** BEGIN GIVEN ENTRIES **
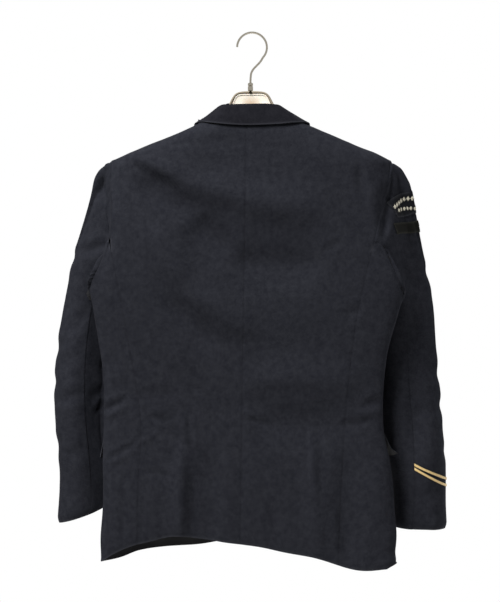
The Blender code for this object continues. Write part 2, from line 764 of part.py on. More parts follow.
** END GIVEN ENTRIES **
** BEGIN GIVEN ENTRIES **
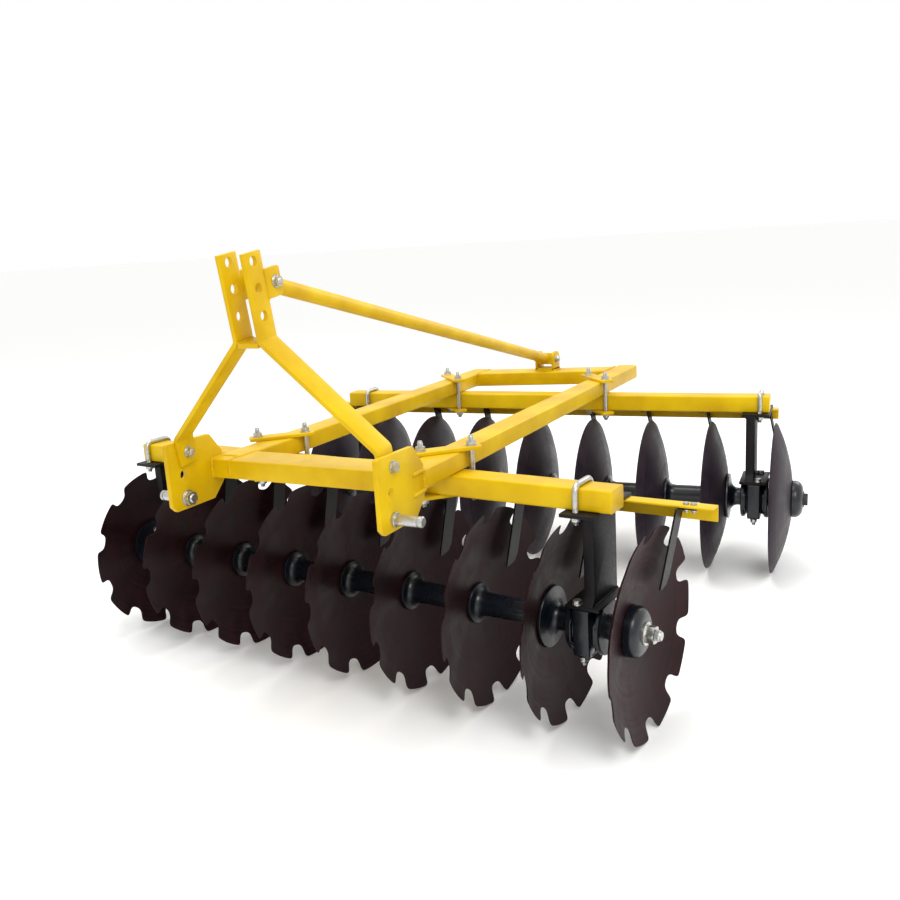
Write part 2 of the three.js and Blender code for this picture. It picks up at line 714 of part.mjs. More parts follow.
** END GIVEN ENTRIES **
** BEGIN GIVEN ENTRIES **
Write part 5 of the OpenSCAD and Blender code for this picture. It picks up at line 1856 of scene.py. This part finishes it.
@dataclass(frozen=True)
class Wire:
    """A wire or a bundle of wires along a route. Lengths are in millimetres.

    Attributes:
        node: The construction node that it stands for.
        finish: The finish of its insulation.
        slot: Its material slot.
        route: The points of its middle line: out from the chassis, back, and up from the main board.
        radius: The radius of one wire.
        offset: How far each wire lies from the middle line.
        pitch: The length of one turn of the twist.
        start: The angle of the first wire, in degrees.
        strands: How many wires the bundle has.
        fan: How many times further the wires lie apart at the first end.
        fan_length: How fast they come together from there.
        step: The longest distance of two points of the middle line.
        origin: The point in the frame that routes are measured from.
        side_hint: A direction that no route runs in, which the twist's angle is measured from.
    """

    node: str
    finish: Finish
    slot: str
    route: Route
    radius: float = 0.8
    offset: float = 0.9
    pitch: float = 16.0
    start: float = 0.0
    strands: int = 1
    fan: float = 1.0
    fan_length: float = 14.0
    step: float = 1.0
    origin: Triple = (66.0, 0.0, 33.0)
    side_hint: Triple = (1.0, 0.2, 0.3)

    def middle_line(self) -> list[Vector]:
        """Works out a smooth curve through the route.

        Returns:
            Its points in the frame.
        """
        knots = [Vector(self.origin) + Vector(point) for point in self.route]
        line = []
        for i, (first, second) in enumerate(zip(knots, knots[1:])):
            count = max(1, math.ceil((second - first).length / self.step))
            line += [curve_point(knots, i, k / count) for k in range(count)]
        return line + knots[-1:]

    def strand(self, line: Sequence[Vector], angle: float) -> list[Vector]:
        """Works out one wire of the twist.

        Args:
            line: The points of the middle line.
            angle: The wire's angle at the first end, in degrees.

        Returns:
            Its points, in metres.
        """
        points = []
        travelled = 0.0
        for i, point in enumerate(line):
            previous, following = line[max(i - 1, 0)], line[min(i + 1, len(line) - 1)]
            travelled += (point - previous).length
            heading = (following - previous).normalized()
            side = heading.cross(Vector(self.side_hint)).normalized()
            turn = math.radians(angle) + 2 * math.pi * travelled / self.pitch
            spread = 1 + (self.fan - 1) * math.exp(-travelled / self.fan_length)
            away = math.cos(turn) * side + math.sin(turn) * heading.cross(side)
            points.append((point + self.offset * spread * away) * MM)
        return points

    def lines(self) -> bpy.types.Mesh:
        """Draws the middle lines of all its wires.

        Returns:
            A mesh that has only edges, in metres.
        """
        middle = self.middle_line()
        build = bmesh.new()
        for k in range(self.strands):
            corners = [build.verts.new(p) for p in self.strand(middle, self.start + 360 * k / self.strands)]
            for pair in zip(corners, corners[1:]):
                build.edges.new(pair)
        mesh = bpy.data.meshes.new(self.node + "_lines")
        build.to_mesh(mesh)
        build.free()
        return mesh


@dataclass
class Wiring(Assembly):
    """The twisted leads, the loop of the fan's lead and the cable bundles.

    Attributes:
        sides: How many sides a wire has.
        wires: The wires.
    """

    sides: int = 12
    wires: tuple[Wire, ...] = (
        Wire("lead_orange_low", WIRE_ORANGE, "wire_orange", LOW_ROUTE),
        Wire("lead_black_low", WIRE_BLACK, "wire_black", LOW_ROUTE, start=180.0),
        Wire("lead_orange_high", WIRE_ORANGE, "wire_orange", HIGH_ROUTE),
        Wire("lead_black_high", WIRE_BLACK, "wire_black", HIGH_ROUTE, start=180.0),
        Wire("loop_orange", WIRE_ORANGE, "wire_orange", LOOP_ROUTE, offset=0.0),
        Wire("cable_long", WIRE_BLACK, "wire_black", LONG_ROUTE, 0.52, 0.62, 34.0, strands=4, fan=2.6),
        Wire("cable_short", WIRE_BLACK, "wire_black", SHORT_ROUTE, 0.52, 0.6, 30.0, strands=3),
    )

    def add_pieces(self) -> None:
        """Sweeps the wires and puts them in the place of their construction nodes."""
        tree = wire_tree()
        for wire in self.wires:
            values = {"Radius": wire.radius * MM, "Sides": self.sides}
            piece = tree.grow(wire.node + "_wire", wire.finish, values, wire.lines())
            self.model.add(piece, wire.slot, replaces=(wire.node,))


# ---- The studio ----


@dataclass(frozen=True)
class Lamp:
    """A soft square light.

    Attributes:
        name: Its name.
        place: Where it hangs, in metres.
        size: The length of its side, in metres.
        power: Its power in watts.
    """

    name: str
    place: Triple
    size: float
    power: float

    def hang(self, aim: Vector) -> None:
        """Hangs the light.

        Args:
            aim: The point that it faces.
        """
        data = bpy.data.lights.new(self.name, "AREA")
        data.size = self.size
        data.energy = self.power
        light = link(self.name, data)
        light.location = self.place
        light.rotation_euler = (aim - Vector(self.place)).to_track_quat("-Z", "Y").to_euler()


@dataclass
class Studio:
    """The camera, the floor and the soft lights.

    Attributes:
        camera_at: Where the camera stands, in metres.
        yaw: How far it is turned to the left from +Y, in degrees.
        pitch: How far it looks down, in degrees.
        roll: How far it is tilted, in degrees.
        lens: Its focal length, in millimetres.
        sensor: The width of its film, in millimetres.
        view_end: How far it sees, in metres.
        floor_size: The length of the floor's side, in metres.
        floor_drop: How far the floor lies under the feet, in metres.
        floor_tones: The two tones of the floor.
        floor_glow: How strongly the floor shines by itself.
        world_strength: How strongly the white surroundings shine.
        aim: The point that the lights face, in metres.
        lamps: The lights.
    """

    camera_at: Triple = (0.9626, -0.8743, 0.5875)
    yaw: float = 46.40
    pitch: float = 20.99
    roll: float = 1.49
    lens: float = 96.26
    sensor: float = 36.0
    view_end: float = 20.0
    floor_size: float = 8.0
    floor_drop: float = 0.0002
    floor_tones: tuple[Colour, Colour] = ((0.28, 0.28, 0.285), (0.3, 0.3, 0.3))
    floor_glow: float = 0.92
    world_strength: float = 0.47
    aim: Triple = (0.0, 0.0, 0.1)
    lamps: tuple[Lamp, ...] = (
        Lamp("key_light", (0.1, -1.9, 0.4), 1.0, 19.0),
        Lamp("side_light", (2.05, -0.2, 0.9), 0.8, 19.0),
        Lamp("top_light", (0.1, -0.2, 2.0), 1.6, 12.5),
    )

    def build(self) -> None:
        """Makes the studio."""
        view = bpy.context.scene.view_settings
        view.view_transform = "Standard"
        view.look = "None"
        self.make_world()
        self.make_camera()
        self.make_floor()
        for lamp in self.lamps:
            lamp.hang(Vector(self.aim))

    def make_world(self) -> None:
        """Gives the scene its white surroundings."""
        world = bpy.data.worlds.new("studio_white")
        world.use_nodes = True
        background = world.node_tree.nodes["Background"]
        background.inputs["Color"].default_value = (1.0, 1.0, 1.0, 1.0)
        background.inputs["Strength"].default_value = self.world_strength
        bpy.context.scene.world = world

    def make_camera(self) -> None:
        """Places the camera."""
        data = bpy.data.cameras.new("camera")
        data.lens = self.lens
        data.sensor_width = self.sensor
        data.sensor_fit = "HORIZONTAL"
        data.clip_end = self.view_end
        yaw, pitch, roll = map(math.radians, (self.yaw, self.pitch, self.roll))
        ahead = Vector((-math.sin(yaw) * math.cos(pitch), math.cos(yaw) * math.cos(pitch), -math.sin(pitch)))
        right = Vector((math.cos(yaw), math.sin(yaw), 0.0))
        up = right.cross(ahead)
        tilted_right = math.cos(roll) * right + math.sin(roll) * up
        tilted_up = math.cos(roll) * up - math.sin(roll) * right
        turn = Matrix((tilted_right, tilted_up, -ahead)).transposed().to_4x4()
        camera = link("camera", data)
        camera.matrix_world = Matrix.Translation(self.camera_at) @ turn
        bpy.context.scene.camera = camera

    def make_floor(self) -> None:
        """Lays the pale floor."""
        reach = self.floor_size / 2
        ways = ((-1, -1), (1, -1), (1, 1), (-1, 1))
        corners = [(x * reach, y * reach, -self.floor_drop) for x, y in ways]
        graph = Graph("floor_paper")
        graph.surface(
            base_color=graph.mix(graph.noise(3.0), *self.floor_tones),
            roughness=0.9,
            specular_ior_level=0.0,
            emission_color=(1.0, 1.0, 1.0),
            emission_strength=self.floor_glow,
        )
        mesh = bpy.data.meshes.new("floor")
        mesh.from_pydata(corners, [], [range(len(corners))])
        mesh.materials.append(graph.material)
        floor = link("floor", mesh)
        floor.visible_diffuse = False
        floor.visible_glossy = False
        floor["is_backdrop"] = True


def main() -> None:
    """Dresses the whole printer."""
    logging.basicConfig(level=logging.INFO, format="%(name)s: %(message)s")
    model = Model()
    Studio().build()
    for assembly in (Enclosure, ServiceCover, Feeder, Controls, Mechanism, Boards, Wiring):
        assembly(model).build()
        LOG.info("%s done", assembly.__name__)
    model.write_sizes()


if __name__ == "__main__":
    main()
** END GIVEN ENTRIES **
== THE PROBLEM ==
Copy every line of the listing that includes the string "picture".

== SOLUTION TO THE PROBLEM ==
Write part 2 of the three.js and Blender code for this picture. It picks up at line 714 of part.mjs. More parts follow.
Write part 5 of the OpenSCAD and Blender code for this picture. It picks up at line 1856 of scene.py. This part finishes it.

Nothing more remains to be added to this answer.